Tunisie : l’administration électronique entre promesses et réalités   

Cela fait plus de vingt ans que l’on parle en Tunisie de la mise en place de l’administration électronique ou e-administration, mais, à l’exception de quelques services pas encore entièrement fonctionnels et enregistrant parfois des ratés dont se plaignent les usagers, cette administration électronique tarde encore à se mettre en place.

Par Imed Bahri

Comment expliquer ce retard qui coûte de l’argent à l’Etat et aux contribuables et qui laisse la porte ouverte à la petite corruption que pratiquent les agents publics aux dépens des usagers souvent obligés de payer pour jouir d’un droit ?

Il y a sans doute l’incompétence des services en charge de la mise en place des plateformes et des réseaux, mais aussi une certaine résistance de la part d’une bureaucratie qui se plait dans l’immobilisme.

Sinon, comment expliquer que le service de retrait en ligne du Bulletin n°3 mis en place depuis 2016 par le ministère de l’Intérieur pour les Tunisiens résidents à l’étranger avant d’être généralisé à partir de 2017 aux Tunisiens résidents au pays, ne soit pas vraiment – en tout cas pas toujours – fonctionnel, puisque les citoyens continuent de se plaindre jusqu’à aujourd’hui des difficultés qu’ils trouvent à bénéficier de ce service en ligne.

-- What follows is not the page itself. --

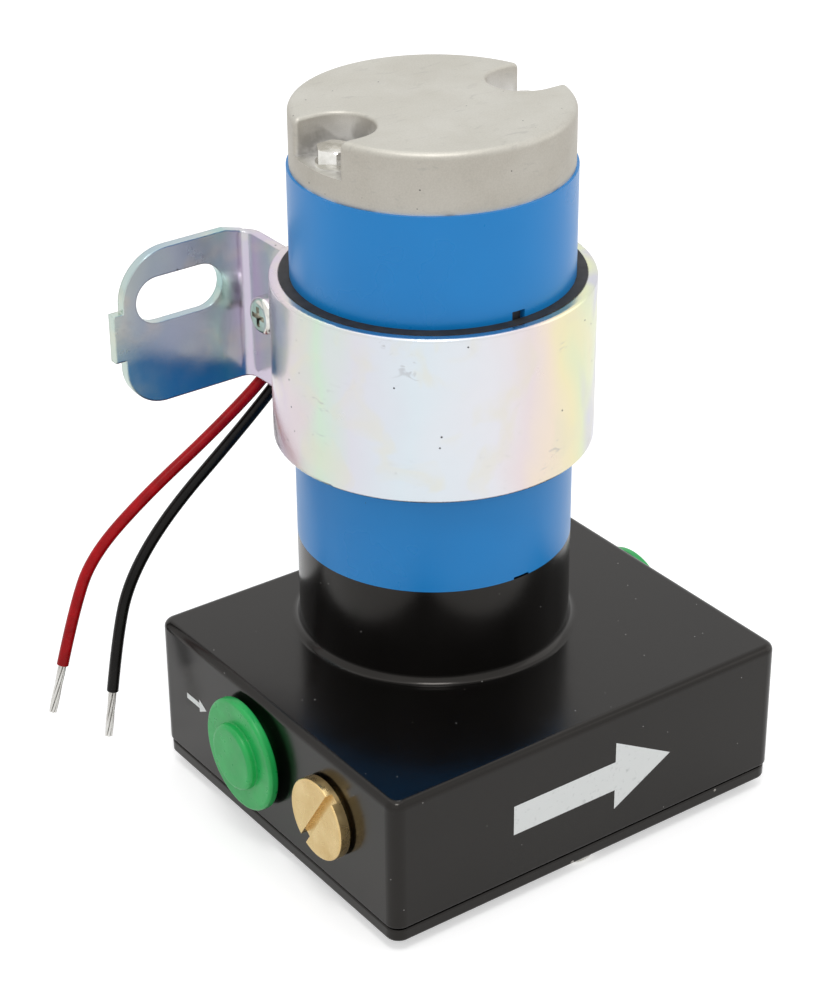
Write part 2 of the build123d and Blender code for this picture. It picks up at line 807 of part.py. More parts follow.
def bolt_washers():
    """Split lock washers under the two bolt heads."""
    washers = []
    for side in (-1, 1):
        x = side * bolt_circle_r
        washer = ring(lock_washer_r, bolt_r + fit_gap, notch_floor_z, lock_washer_thickness, x)
        split = Pos(x, axis_y - lock_washer_r, notch_floor_z) * washer_split()
        washers.append(washer - split)
    return Compound(washers)


def brush_plate_z():
    """Lower face of the brush plate, which sits against the cap's spigot."""
    return can_top_z - spigot_height - brush_plate_thickness - fit_gap


def brush_plate():
    """Insulating plate that carries the brush holders."""
    z = brush_plate_z()
    plate = ring(can_inner_r - brush_plate_gap, cap_hub_r + cover_gap, z, brush_plate_thickness)
    for side in (-1, 1):
        plate -= disc(bolt_r + cover_gap, z - 1, brush_plate_thickness + 2, side * bolt_circle_r)
    return plate


def brush_z():
    """Mid height of the brushes on the commutator."""
    return collar_z + brush_up


def brush_start_r():
    """How far the brush's working face is from the axis."""
    return commutator_r + brush_gap


def brush(side):
    """A carbon brush, hollowed to the commutator's curve."""
    low_r = brush_start_r() - brush_face_cut
    high_r = brush_start_r() + brush_length
    half = brush_width / 2
    z0 = brush_z() - brush_height / 2
    ends = sorted((axis_y + side * low_r, axis_y + side * high_r))
    body = slab(-half, half, ends[0], ends[1], z0, z0 + brush_height)
    return body - disc(brush_start_r(), z0 - 1, brush_height + 2)


def holder_end_r():
    """Inner side of the brush holder's end wall."""
    return brush_start_r() + brush_length + brush_spring_length


def brush_holder(side):
    """A folded brass box under the brush plate, open towards the commutator."""
    half = brush_width / 2 + brush_gap
    z0 = brush_z() - brush_height / 2 - brush_gap
    z1 = brush_z() + brush_height / 2 + brush_gap
    outer_ends = sorted((axis_y + side * holder_start_r, axis_y + side * (holder_end_r() + holder_wall)))
    inner_ends = sorted((axis_y + side * (holder_start_r - 1), axis_y + side * holder_end_r()))
    outer = slab(-half - holder_wall, half + holder_wall, outer_ends[0], outer_ends[1],
                 z0 - holder_wall, brush_plate_z() - fit_gap)
    return outer - slab(-half, half, inner_ends[0], inner_ends[1], z0, z1)


def brush_spring(side):
    """A small coil spring behind one brush."""
    start = brush_start_r() + brush_length + fit_gap
    spring = coil(brush_coil_wire_r, brush_coil_r, brush_coil_turns, brush_spring_length - 2 * fit_gap)
    return Pos(0, axis_y + side * start, brush_z()) * Rot(-side * 90, 0, 0) * spring


def bend_corners(face, x, y):
    """A flat outline's corners at a place and its mirror image."""
    return face.vertices().filter_by(lambda v: abs(abs(v.X) - x) < fit_gap and abs(v.Y - y) < fit_gap)


def band_outline():
    """The bent strip seen from above, with the motor's axis at the centre."""
    inner_r = can_r + liner_thickness
    outer_r = inner_r + sheet_thickness
    ear_in = ear_half_gap - sheet_thickness
    foot_front = bracket_reach - sheet_thickness
    face = Circle(outer_r) - Pos(0, outer_r) * Rectangle(2 * ear_in, 2 * outer_r)
    for side in (-1, 1):
        ear_x = side * (ear_half_gap - sheet_thickness / 2)
        face += Pos(ear_x, bracket_reach / 2) * Rectangle(sheet_thickness, bracket_reach)
        foot_x = side * (ear_in + foot_half_span) / 2
        foot_y = bracket_reach - sheet_thickness / 2
        face += Pos(foot_x, foot_y) * Rectangle(foot_half_span - ear_in, sheet_thickness)
    face -= Circle(inner_r)
    face = fillet(bend_corners(face, ear_half_gap, foot_front), ear_bend_r)
    face = fillet(bend_corners(face, ear_in, bracket_reach), ear_bend_r + sheet_thickness)
    neck_y = math.sqrt(outer_r ** 2 - ear_half_gap ** 2)
    return fillet(bend_corners(face, ear_half_gap, neck_y), neck_bend_r)


def clamp_band():
    """One bent strip: a band round the can, two ears behind it and a slotted foot on each ear."""
    strip = extrude(Pos(0, axis_y, band_z) * band_outline(), band_height)
    outer_r = can_r + liner_thickness + sheet_thickness
    round_edges = strip.edges().filter_by(
        lambda e: e.geom_type == GeomType.CIRCLE and abs(e.radius - outer_r) < fit_gap)
    strip = fillet(round_edges, band_edge_r)
    # The strip is a little narrower behind the band.
    trim_y = axis_y + math.sqrt(outer_r ** 2 - ear_half_gap ** 2)
    strip -= slab(-2 * foot_half_span, 2 * foot_half_span, trim_y, 1, band_z - 1, band_z + band_trim)
    strip -= slab(-ear_half_gap, ear_half_gap, trim_y, 1, ear_top_z(), band_top_z + 1)
    for side in (-1, 1):
        strip += foot_crest(side)
        strip = strip - foot_waste(side) + foot_tab(side)
        slot = extrude(SlotOverall(slot_length, slot_width), 2 * sheet_thickness, both=True)
        strip -= Pos(side * slot_spacing / 2, 0, 0) * Rot(90, 0, 0) * slot
    hole_r = clamp_screw_r + thread_gap
    return strip - rod_x(hole_r, -2 * ear_half_gap, 2 * ear_half_gap, clamp_screw_y, clamp_screw_z())


def ear_top_z():
    """Upper edge of the ears."""
    return band_top_z - ear_top_drop


def foot_crest(side):
    """The stretch of a foot that stands above the band's upper edge."""
    ends = sorted((side * ear_half_gap, side * foot_half_span))
    return slab(ends[0], ends[1], -sheet_thickness, 0, band_top_z - 1, band_top_z + foot_rise)


def foot_outline():
    """The right foot from the front: rounded outer corners and an upper edge that climbs from the ear."""
    low_z = band_z + band_trim
    top_z = band_top_z + foot_rise
    crest_x = ear_half_gap + foot_rise_run
    corners = [(ear_half_gap, low_z), (foot_half_span, low_z), (foot_half_span, top_z), (crest_x, top_z),
               (ear_half_gap, ear_top_z())]
    plate = make_face(Polyline(*corners, close=True))
    outer = plate.vertices().sort_by(Axis.X)[-2:].sort_by(Axis.Y)
    plate = fillet(outer[0], foot_low_corner_r)
    top_corner = plate.vertices().sort_by(Axis.Y)[-2:].sort_by(Axis.X)[-1]
    return fillet(top_corner, foot_top_corner_r)


def foot_waste(side):
    """What is cut away outside a foot's outline."""
    low_z = band_z - 1
    top_z = band_top_z + foot_rise + 1
    middle = Pos((ear_half_gap + foot_half_span) / 2, (low_z + top_z) / 2)
    around = middle * Rectangle(foot_half_span - ear_half_gap, top_z - low_z) - foot_outline()
    waste = Rot(90, 0, 0) * extrude(around, 2 * sheet_thickness, both=True)
    return waste if side > 0 else mirror(waste, Plane.YZ)


def foot_tab(side):
    """The short tab left at a foot's outer edge."""
    edge = side * foot_half_span
    ends = sorted((edge - side * foot_tab_out, edge + side * foot_tab_out))
    z0 = band_z + foot_tab_low
    return slab(ends[0], ends[1], -sheet_thickness, 0, z0, z0 + foot_tab_height)


def clamp_screw_z():
    """Level of the clamp screw's axis."""
    return band_z + clamp_screw_up


def band_liner():
    """Rubber strip between the can and the band."""
    outer_r = can_r + liner_thickness - fit_gap
    strip = ring(outer_r, can_r + fit_gap, band_z - liner_rise, band_height + 2 * liner_rise)
    gap = 2 * (ear_half_gap - sheet_thickness)
    return strip - slab(-gap / 2, gap / 2, axis_y, 0, band_z - 2 * liner_rise, band_top_z + 2 * liner_rise)


def clamp_screw():
    """Cross-head screw through both ears."""
    length = 2 * ear_half_gap + lock_washer_thickness + clamp_nut_height + clamp_screw_tail
    screw = pan_screw(
        clamp_head_r, clamp_head_height, clamp_screw_r, length, clamp_recess_r, clamp_recess_depth)
    return Pos(-ear_half_gap, clamp_screw_y, clamp_screw_z()) * Rot(0, -90, 0) * screw


def clamp_washer():
    """Split lock washer under the clamp nut."""
    place = Pos(ear_half_gap + lock_washer_thickness / 2, clamp_screw_y, clamp_screw_z())
    washer = Cylinder(lock_washer_r, lock_washer_thickness) - Cylinder(clamp_screw_r + fit_gap, 4)
    washer -= Pos(0, lock_washer_r, 0) * washer_split()
    return place * Rot(0, 90, 0) * washer


def clamp_nut():
    """Hex nut at the far end of the clamp screw."""
    nut = extrude(RegularPolygon(clamp_nut_across / 2, 6, major_radius=False), clamp_nut_height)
    nut -= Pos(0, 0, clamp_nut_height / 2) * Cylinder(clamp_screw_r + fit_gap, clamp_nut_height + 2)
    start_x = ear_half_gap + lock_washer_thickness
    return Pos(start_x, clamp_screw_y, clamp_screw_z()) * Rot(0, 90, 0) * nut


def lead_grommet():
    """Rubber grommet in the back of the can, with a hole for each lead."""
    inner_y = axis_y + can_inner_r
    outer_y = axis_y + can_r
    body = rod_y(grommet_neck_r, inner_y - grommet_inner_thickness, lead_exit_y, 0, lead_exit_z)
    flange = rod_y(grommet_flange_r, outer_y - 2, lead_exit_y, 0, lead_exit_z)
    flange -= disc(can_r + fit_gap, lead_exit_z - 2 * grommet_flange_r, 4 * grommet_flange_r)
    flange = fillet(flange.edges().sort_by(Axis.Y)[-1], grommet_edge_r)
    return body + flange


# Route of each lead, from the grommet's face down behind the clamp and out under the left ear.
red_lead_points = [
    (-lead_spacing / 2, lead_exit_y, lead_exit_z),
    (-2.2, -8.0, 24.0),
    (-2.4, -4.5, 19.9),
    (-3.4, -4.1, 10.5),
    (-6.6, -4.9, -5.0),
    (-10.8, -3.9, -17.5),
    (-15.8, -2.9, -25.8),
    (-32.5, -2.9, -36.9),
    (-50.2, -2.7, -47.0),
    (-64.8, -2.6, -57.8),
    (-70.4, -2.6, -69.4),
    (-74.8, -2.8, -83.4),
]
black_lead_points = [
    (lead_spacing / 2, lead_exit_y, lead_exit_z),
    (2.2, -8.4, 24.0),
    (2.0, -5.2, 19.6),
    (1.2, -4.9, 9.8),
    (-1.8, -5.4, -6.0),
    (-6.8, -4.9, -18.5),
    (-12.8, -3.9, -27.0),
    (-26.4, -3.9, -38.4),
    (-45.8, -3.9, -53.2),
    (-56.8, -3.9, -67.0),
    (-60.8, -3.9, -81.0),
    (-63.0, -3.9, -94.5),
]


def corner_radii(points):
    """The largest arc at each corner of a route: 0.45 of the shorter run, by the tangent of half the turn."""
    radii = []
    for before, here, after in zip(points, points[1:], points[2:]):
        run_in = Vector(*here) - Vector(*before)
        run_out = Vector(*after) - Vector(*here)
        turn = math.radians(run_in.get_angle(run_out))
        radii.append(0.45 * min(run_in.length, run_out.length) / math.tan(turn / 2))
    return radii


def lead(name, points):
    """An insulated lead as one tube along its route."""
    radii = corner_radii(points)
    path = FilletPolyline(*points, radius=radii)
    section = Plane(origin=path @ 0, z_dir=path % 0) * Circle(lead_r)
    tube = sweep(section, path=path)
    expected = math.pi * lead_r ** 2 * path.length
    print(name, "length", round(path.length, 1), "radii", [round(r, 1) for r in radii],
          "volume share", round(tube.volume / expected, 4))
    return tube


def lead_strands(points):
    """Bare tinned end of a lead."""
    way = (Vector(*points[-1]) - Vector(*points[-2])).normalized()
    middle = Vector(*points[-1]) + way * (strand_length / 2)
    return Plane(origin=middle, z_dir=way) * Cylinder(strand_r, strand_length)


def build():
    """Every piece by its node's name."""
    pieces = {
        "pump_body": pump_body(),
        "motor_collar": motor_collar(),
        "cover_plate": cover_plate(),
        "cover_gasket": cover_gasket(),
        "cover_screws": cover_screws(),
        "inner_rotor": inner_rotor(),
        "outer_rotor": outer_rotor(),
        "drive_pin": drive_pin(),
        "inlet_plug": shipping_plug(-1),
        "outlet_plug": shipping_plug(1),
        "relief_cap": relief_cap(),
        "relief_cap_seal": relief_cap_seal(),
        "relief_plunger": relief_plunger(),
        "relief_spring": relief_spring(),
        "lower_bushing": lower_bushing(),
        "shaft_seal": shaft_seal(),
        "upper_bushing": upper_bushing(),
        "armature_shaft": armature_shaft(),
        "armature_core": armature_core(),
        "armature_windings": armature_windings(),
        "commutator": commutator(),
        "lower_thrust_washer": thrust_washer(0),
        "upper_thrust_washer": thrust_washer(1),
        "front_magnet": magnet(-1),
        "rear_magnet": magnet(1),
        "motor_can": motor_can(),
        "can_seal": can_seal(),
        "end_cap": end_cap(),
        "through_bolts": through_bolts(),
        "bolt_washers": bolt_washers(),
        "brush_plate": brush_plate(),
        "front_brush_holder": brush_holder(-1),
        "rear_brush_holder": brush_holder(1),
        "front_brush": brush(-1),
        "rear_brush": brush(1),
        "front_brush_spring": brush_spring(-1),
        "rear_brush_spring": brush_spring(1),
        "clamp_band": clamp_band(),
        "band_liner": band_liner(),
        "clamp_screw": clamp_screw(),
        "clamp_washer": clamp_washer(),
        "clamp_nut": clamp_nut(),
        "lead_grommet": lead_grommet(),
        "red_lead": lead("red_lead", red_lead_points),
        "black_lead": lead("black_lead", black_lead_points),
        "red_lead_strands": lead_strands(red_lead_points),
        "black_lead_strands": lead_strands(black_lead_points),
    }
    return pieces


os.makedirs("parts", exist_ok=True)
for node, shape in build().items():
    export_step(shape, f"parts/{node}.step")
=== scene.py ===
import json
import math
import bpy
from mathutils import Matrix, Vector


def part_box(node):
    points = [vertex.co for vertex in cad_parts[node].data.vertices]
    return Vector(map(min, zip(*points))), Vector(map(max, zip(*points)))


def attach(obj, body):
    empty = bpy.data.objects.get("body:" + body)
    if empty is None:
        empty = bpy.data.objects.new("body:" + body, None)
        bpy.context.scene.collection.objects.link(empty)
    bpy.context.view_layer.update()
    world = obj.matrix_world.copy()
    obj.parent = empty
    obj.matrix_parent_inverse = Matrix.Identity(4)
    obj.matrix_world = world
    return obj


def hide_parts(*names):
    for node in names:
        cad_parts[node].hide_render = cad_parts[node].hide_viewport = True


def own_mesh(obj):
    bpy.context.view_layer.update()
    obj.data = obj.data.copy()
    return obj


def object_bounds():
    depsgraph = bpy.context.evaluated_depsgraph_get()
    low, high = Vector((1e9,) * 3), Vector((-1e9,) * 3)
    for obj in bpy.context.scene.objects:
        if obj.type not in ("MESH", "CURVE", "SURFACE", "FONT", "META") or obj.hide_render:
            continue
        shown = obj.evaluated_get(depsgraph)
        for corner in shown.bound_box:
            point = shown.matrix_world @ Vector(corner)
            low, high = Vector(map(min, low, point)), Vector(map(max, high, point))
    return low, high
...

Le manque de suivi et d’entretien

Le problème réside, souvent, dans le manque de suivi des projets lancés en grande pompe et l’absence d’entretien et de mise à jour des systèmes mis en place, lesquels finissent par bugger et tomber carrément en panne.

C’est ce qui explique la perplexité des citoyens face aux annonces tambours battants de nouveaux services d’accès à distance aux documents administratifs. Cette perplexité a été affichée par beaucoup de citoyens à l’annonce, hier, mercredi 3 août 2022, du premier Mobile ID, ou identité numérique mobile, censée être «la pierre angulaire de la stratégie de numérisation des services administratifs en Tunisie», comme l’a déclaré la Première ministre Najla Bouden.

«Ce nouveau service permettra de raccourcir les délais et d’assurer la transparence des transactions électroniques», a assuré la Première ministre lors d’une conférence de presse au palais du gouvernement à la Kasbah (Tunis), en ajoutant que «la numérisation est une priorité, d’autant plus qu’elle est un pilier dans la réalisation du développement économique et social du pays».

Le Mobile ID ou identité numérique, qui s’inscrit dans le cadre des mesures urgentes et des réformes annoncées par le gouvernement, est la clé qui permettra l’accès aux portails et plateformes électroniques. Elle est présentée comme un moyen efficace de vérifier l’identité et la signature électroniques et de commander des copies de documents officiels sans se rendre dans les bureaux administratifs, a déclaré la Première ministre, l’objectif étant de jeter les bases d’un système numérique garantissant la transparence et la qualité des services, mais aussi de garantir l’inclusion numérique et de réduire le fossé numérique entre les différentes régions du pays et les différentes couches sociales.

Au-delà des effets d’annonces

Le gouvernement travaille actuellement en coordination avec toutes les parties prenantes pour mener à bien plusieurs projets numériques dans différents secteurs, a encore indiqué Mme Bouden, en précisant que la politique de numérisation en Tunisie repose sur un certain nombre d’objectifs et de mesures, principalement la révision des cadres juridiques et le renforcement de la gouvernance du secteur pour suivre le rythme du développement rapide des nouvelles technologies.

Cependant, et au-delà de des effets d’annonces qu’affectionnent les politiques, qui ont tendance à faire du surplace en donnant l’impression d’avancer, la question est de savoir si, à l’appui des systèmes mis en place, on a prévu de mettre à niveau l’infrastructure des réseaux à large bande à travers tout le pays, car il ne s’agit pas de faire profiter de ces services uniquement les habitants des villes hyper-connectés.

Il s’agit de savoir aussi si on a prévu un accompagnement adéquat de ces infrastructures, réseaux et systèmes en termes d’entretien et d’amélioration constante, car les technologies de communication ont une durée de vie très courte et deviennent rapidement obsolètes.